Last year the United States Supreme Court unanimously affirmed the Court of Appeals for the Federal Circuit in the case Matal v. Tam which stated that the provisions of the Lanham Act‘s prohibiting the registration of trademarks that may “disparage” persons, institutions, beliefs, or national symbols with the United States Patent and Trademark Office violated the First Amendment. Matal V. Tam, involved a musical group called The Slants. Tam the founder of The Slants named his band to reclaim and take ownership of Asian stereotypes. Tam filed an application with the USPTO to register THE SLANTS, which was rejected. Tam appealed a few times but the application was eventually abandoned.

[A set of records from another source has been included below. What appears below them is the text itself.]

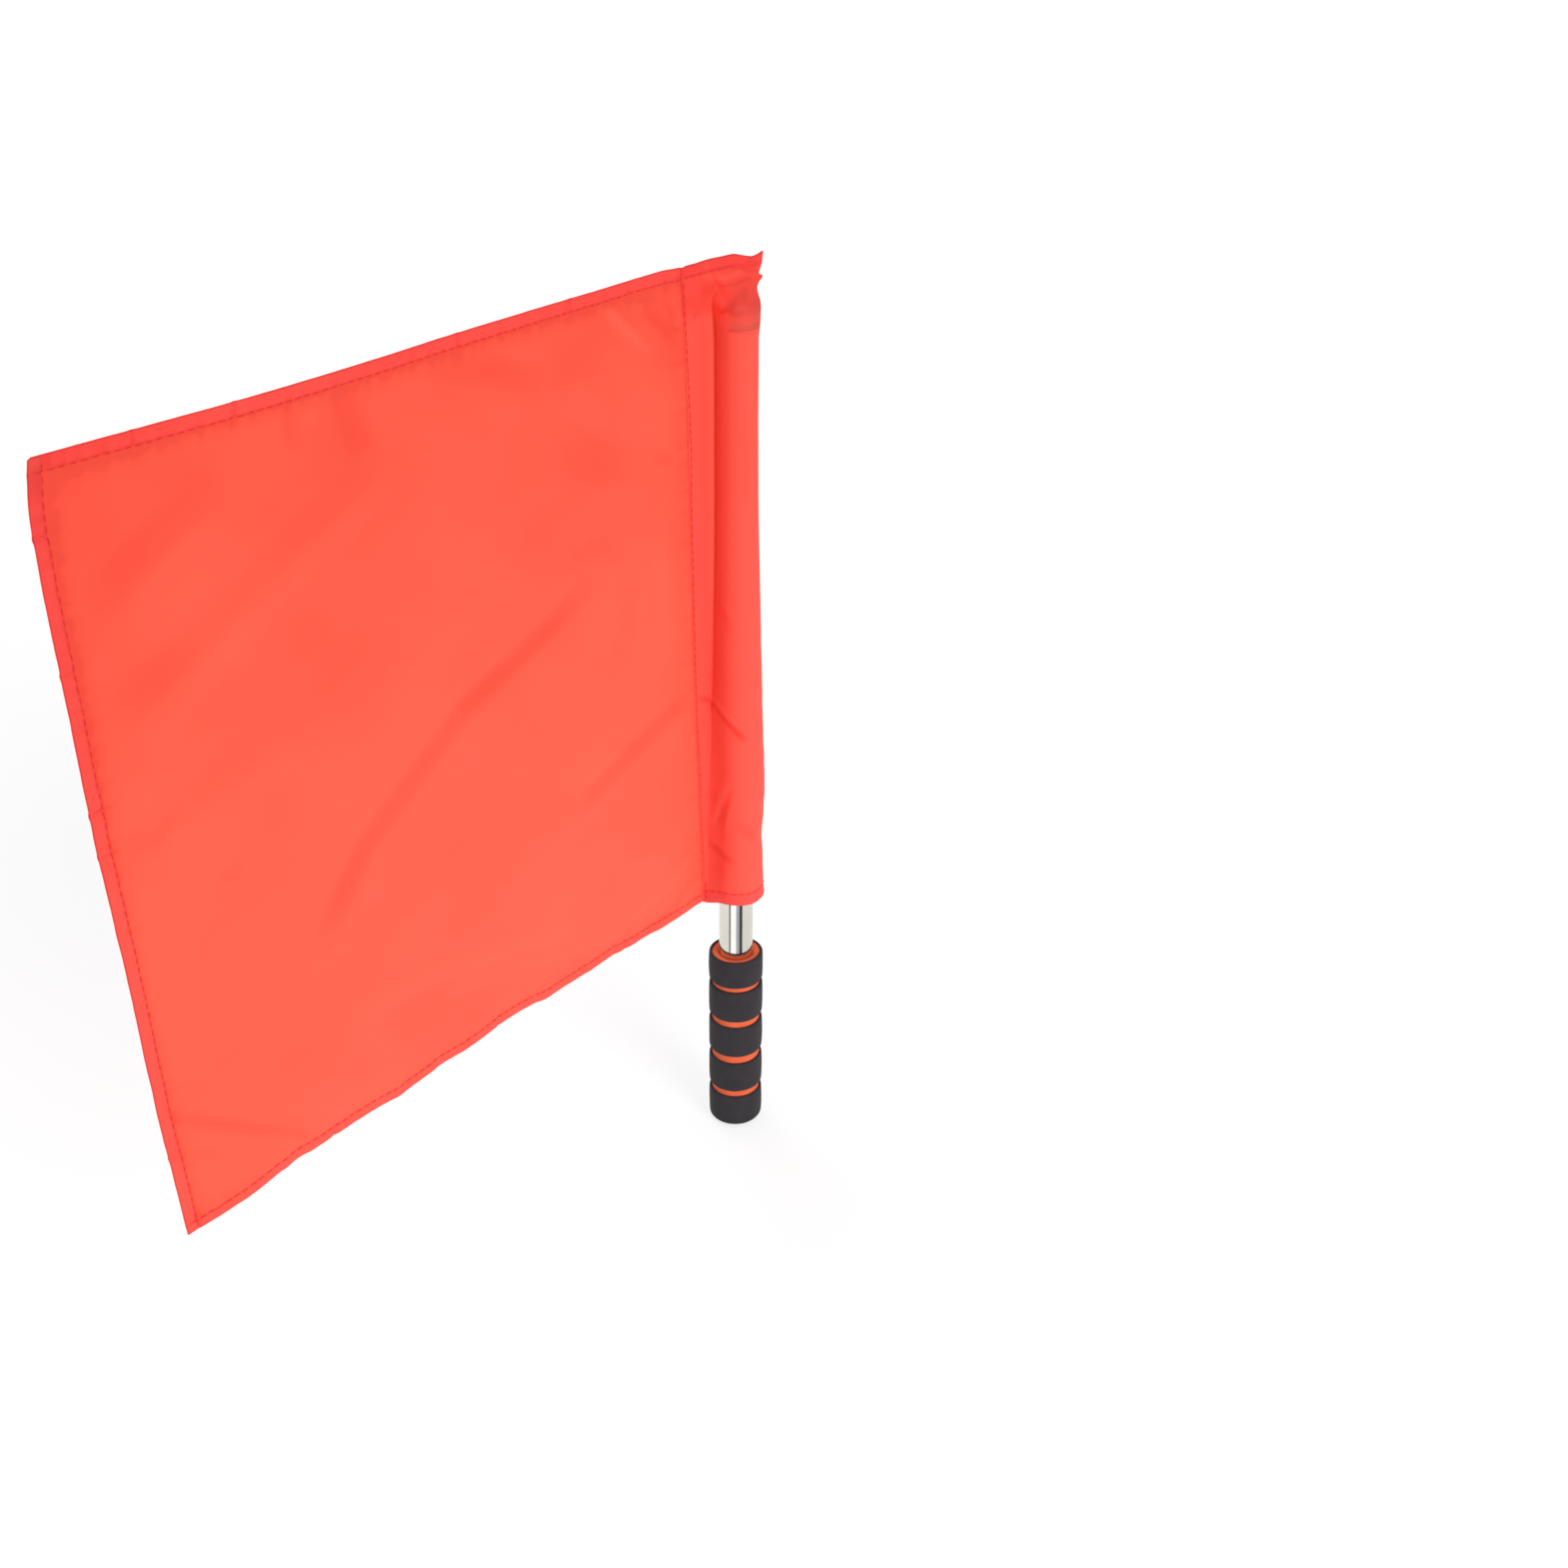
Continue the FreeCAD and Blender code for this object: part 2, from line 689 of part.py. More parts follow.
def seam_strip(label, start, end, inset, width):
    """Strip of stitches down the seam, on the face of the sleeve."""
    levels = [start] + [level for level, path in stations if start < level < end] + [end]
    wires = []
    for level in levels:
        upper = [number for number, item in enumerate(stations) if item[0] >= level][0]
        first, second = stations[upper - 1], stations[upper]
        share = (level - first[0]) / (second[0] - first[0])
        crease, seam = between(first[1], second[1], share)[-1]
        rows = []
        for depth in (THREAD_FAR, THREAD_NEAR):
            row = []
            for x in (inset, inset + width):
                y = seam[1] + (crease[1] - seam[1]) * x / crease[0]
                row.append(FreeCAD.Vector(x, y - depth, level))
            rows.append(row)
        wires.append(ribbon(rows[0], rows[1]))
    return cloth_piece(label, wires, True)


tack_start = MOUTH_LEVEL + SEWN
tack_end = tack_start + size("tack_length")
tack_inset = size("seam_inset") - (size("tack_width") - THREAD) / 2
seam_bar_tack = seam_strip("seam_bar_tack", tack_start, tack_end, tack_inset, size("tack_width"))
hoist_seam_thread = seam_strip(
    "hoist_seam_thread", tack_end + SEWN, TOP_HEM_LEVEL - SEWN, size("seam_inset"), THREAD
)


# Check every object, then write one file for each piece

doc.recompute()
subparts = [
    pole_tube, tip_cap, tube_end_plug, grip_core, *grip_bands, grip_end_band,
    pole_sleeve, sleeve_mouth_hem, sleeve_top_hem,
    hoist_seam_thread, mouth_hem_thread, sleeve_top_thread, seam_bar_tack,
    flag_panel, top_hem, fly_hem, bottom_hem,
    top_hem_thread, fly_hem_thread, bottom_hem_thread,
]
for item in doc.Objects:
    if "Invalid" in item.State or "Error" in item.State:
        raise RuntimeError("%s did not build: %s" % (item.Label, item.State))
os.makedirs("parts", exist_ok=True)
for piece in subparts:
    shape = piece.Shape
    if shape.isNull() or not shape.isValid() or shape.Volume <= 0:
        raise RuntimeError("%s has no sound shape" % piece.Label)
    box = shape.BoundBox
    corners = (box.XMin, box.XMax, box.YMin, box.YMax, box.ZMin, box.ZMax)
    numbers = " ".join("%8.2f" % number for number in corners)
    print("%-20s solids %d volume %10.1f box %s" % (
        piece.Label, len(shape.Solids), shape.Volume, numbers))
    shape.exportStep("parts/%s.step" % piece.Label)
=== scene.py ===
# %% [markdown]
# A linesman flag: a square of thin red cloth on a polished steel tube, with a black foam
# grip that shows orange foam in four grooves. The solids come from the CAD frame. This
# lesson dresses them: the rigid parts get finishes, and the foam and the cloth get finer
# meshes of the same form.

# %% Load the frame
import json
import math

import bpy
import numpy as np
from mathutils import Matrix, Vector

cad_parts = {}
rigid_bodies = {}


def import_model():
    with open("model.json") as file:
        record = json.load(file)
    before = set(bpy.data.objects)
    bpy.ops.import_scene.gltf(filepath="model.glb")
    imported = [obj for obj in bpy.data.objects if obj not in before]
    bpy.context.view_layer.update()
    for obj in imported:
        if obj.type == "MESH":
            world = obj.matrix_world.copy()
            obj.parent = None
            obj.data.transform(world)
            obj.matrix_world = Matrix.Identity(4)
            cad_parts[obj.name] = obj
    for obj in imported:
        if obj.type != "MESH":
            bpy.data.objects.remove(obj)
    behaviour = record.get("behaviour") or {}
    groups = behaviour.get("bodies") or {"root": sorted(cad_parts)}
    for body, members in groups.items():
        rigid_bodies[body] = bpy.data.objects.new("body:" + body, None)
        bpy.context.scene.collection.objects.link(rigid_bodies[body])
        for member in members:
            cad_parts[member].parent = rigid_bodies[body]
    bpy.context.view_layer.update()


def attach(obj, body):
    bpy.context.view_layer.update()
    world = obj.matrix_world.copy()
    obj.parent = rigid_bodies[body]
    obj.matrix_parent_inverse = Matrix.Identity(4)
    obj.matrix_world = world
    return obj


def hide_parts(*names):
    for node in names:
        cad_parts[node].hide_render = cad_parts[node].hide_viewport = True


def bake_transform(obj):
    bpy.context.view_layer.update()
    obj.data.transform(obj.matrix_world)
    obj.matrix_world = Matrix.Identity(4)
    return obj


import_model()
MM = 0.001

# %% [markdown]
# The camera stands to the left of the flag and above it, so the upright pole narrows
# downwards and the square looks like a diamond. A camera is turned by a matrix whose
# columns point to its right, its top and its back, which keeps a small roll exact.

# %% Camera
CAMERA_RIGHT = (0.6201885, -0.7843083, 0.0150559)
CAMERA_UP = (0.3570147, 0.2992939, 0.8848524)
CAMERA_BACK = (-0.6985032, -0.5434001, 0.4656282)
CAMERA_PLACE = (-0.6764708, -0.5588602, 0.6820178)
LENS = 42.062


def placed(name, data):
    """New object in the scene for a mesh, a light or a camera."""
    made = bpy.data.objects.new(name, data)
    bpy.context.scene.collection.objects.link(made)
    return made


camera_data = bpy.data.cameras.new("flag_camera")
camera_data.sensor_width = 36
camera_data.lens = LENS
camera_data.clip_start = 0.01
camera_data.clip_end = 100
camera = placed("flag_camera", camera_data)
camera_rows = zip(CAMERA_RIGHT, CAMERA_UP, CAMERA_BACK, CAMERA_PLACE)
camera.matrix_world = Matrix([*camera_rows, (0, 0, 0, 1)])
bpy.context.scene.camera = camera
bpy.context.scene.view_settings.view_transform = "Standard"
print("camera at", CAMERA_PLACE, "with a lens of", LENS, "mm")

# %% [markdown]
# The set is a plain pale floor under a white surround. Broad soft lights shine from the
# front, the left, the top and the back, and a small lamp near the floor lifts the lower
# cloth. The side of each fold that turns from them goes a shade deeper. The cloth's colour
# also carries painted shade and painted light in its creases, seams, hems and sleeve.

# %% Helpers for nodes
WHITE, BLACK = (1, 1, 1, 1), (0, 0, 0, 1)


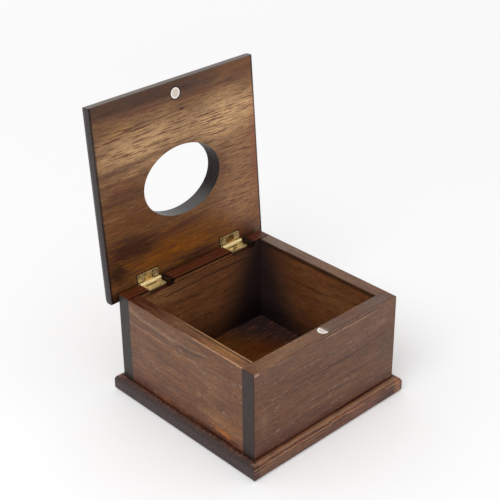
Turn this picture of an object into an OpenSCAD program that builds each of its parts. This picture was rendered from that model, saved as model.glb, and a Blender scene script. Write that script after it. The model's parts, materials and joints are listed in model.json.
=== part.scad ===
// Square wooden box with a hinged lid that has an oval opening.
// Millimetres. +Z is up, the front is -Y, and the origin is the middle of the base plate's underside.
// The lid is drawn open, as it stands against its stop.

/* [Box] */
// Outside width of the walls, side to side
box_w = 130; // [100:1:200]
// Outside depth of the walls, front to back
box_d = 130; // [100:1:200]
// Height of the walls above the base plate
wall_h = 64; // [50:0.5:120]
// Thickness of the side walls
side_t = 9.5; // [9:0.5:14]
// Thickness of the front and back walls
end_t = 10.5; // [9:0.5:14]
// Rounding of the walls' outer edges
wall_edge_r = 0.8; // [0.4:0.1:1.5]
// Bevel of the walls' inner top edges
rim_bevel = 0.4; // [0.2:0.1:0.8]

/* [Base plate] */
// Thickness of the base plate
base_t = 12; // [10:0.5:18]
// Distance that the base plate stands out from the walls
base_overhang = 4.8; // [3:0.1:12]
// Round-over of the base plate's upper edge
base_top_r = 4.5; // [2:0.5:6]
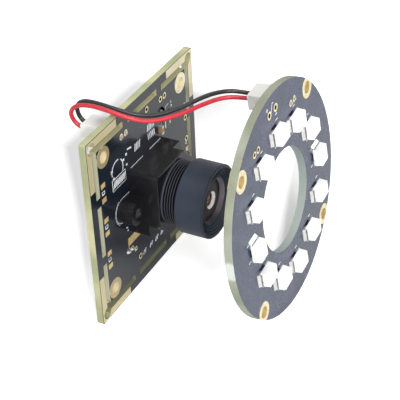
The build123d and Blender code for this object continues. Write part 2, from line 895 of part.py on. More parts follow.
# Wires: out of one plug, up and over the board's top edge, sagging across to the other plug
for name, route, start, finish in (
    ("black_wire", black_route, camera_pins[1], ring_pins[1]),
    ("red_wire", red_route, camera_pins[0], ring_pins[0]),
):
    corners = [behind(front(0), start, board_thick + contact_end)]
    corners += [Vector(x, -ahead, z) for x, z, ahead in route]
    corners.append(behind(ring_face, finish, ring_thick + contact_end + wire_straight))
    corners.append(behind(ring_face, finish, ring_thick + contact_end))
    bends = []
    for before, here, after in zip(corners, corners[1:], corners[2:]):
        turn = radians((here - before).get_angle(after - here))
        bends.append(0.45 * min((here - before).length, (after - here).length) / tan(turn / 2))
    with BuildPart() as wire:
        with BuildLine():
            run = FilletPolyline(*corners, radius=bends)
        with BuildSketch(Plane(origin=run @ 0, z_dir=run % 0)):
            Circle(wire_r)
        sweep(path=run)
    print(name, "length", round(run.length, 2), "volume over section times length",
          round(wire.part.volume / (pi * wire_r ** 2 * run.length), 4))
    print("  bend radii", [round(bend, 2) for bend in bends])
    save(wire.part, name)
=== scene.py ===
import math

import bpy
from mathutils import Matrix, Vector


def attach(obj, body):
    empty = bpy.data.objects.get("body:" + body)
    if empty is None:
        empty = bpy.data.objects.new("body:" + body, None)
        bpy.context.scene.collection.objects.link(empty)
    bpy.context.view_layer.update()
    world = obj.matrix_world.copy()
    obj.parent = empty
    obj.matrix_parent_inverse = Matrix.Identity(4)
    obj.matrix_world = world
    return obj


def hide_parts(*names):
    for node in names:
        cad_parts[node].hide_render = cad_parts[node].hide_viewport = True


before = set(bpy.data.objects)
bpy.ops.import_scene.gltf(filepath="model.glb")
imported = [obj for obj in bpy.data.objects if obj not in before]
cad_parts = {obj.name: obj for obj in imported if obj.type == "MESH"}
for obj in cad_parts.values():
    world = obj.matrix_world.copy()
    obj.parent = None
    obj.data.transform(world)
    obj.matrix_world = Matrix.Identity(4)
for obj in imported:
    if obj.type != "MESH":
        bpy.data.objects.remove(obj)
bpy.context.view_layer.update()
bpy.ops.object.select_all(action="DESELECT")

mm = 0.001


def metres(values):
    return [v * mm for v in values]


print("camera")
photoCamera = {
    "place": (-163.6, -99.1, 126.5),   # mm, in the part's own frame
    "turn": (55.62, 2.21, -63.12),     # degrees
    "lens": 112.5,
    "sensor": 36,
    "clip": (0.01, 20),                # m
}


def addCamera(c):
    data = bpy.data.cameras.new("photoCamera")
    data.lens = c["lens"]
    data.sensor_width = c["sensor"]
    data.clip_start, data.clip_end = c["clip"]
    camera = bpy.data.objects.new("photoCamera", data)
    camera.location = metres(c["place"])
    camera.rotation_euler = [math.radians(v) for v in c["turn"]]
    bpy.context.collection.objects.link(camera)
    bpy.context.scene.camera = camera


addCamera(photoCamera)


def tone(red, green, blue):
    # 0 to 255 as read off a screen, to the linear colour that a node takes
    def linear(v):
        v /= 255
        return v / 12.92 if v <= 0.04045 else ((v + 0.055) / 1.055) ** 2.4
    return (linear(red), linear(green), linear(blue), 1)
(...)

Tam then filed a second application seeking to register THE SLANTS for “Entertainment in the nature of live performances by a musical band,” based on his use of the mark since 2006.

 
The Lanham Act, statute 15 U.S.C. § 1052(a) prohibits the registration of a trademark “[comprising] immoral, deceptive, or scandalous matter; or matter which may disparage… persons, living or dead,  institutions, beliefs, or national symbols, or bring them into contempt or disrepute.” The USPTO examiner refused Tam’s mark stating that the mark was likely disparaging to “persons of Asian descent” explaining that the term “slant” had a “long history of being used to deride and mock a physical feature” of Asian people. After the refusal, the members of the band challenge the constitutional validity of the refusal based upon the Free Speech Clause of the First Amendment. The US Supreme Court held that the disparagement clause of the Lanham Act violated the Free Speech Clause of the First Amendment. Another landmark case was In re Brunetti where the US Court of Appeals for the Federal Circuit held that the trademarks “are private, not government, speech.”
 
So what does all this mean for trademarks and being able to file disparaging, scandalous and immoral marks? Matal v. Tam sets clear precedent that you as a trademark application can depend on to preserve your mark, and you do not have to worry about the federal government restricting your rights to file a disparaging, scandalous and immoral marks. As time goes on we will probably see more marks that push the envelop and companies building its brands around potentially rude or crude marks.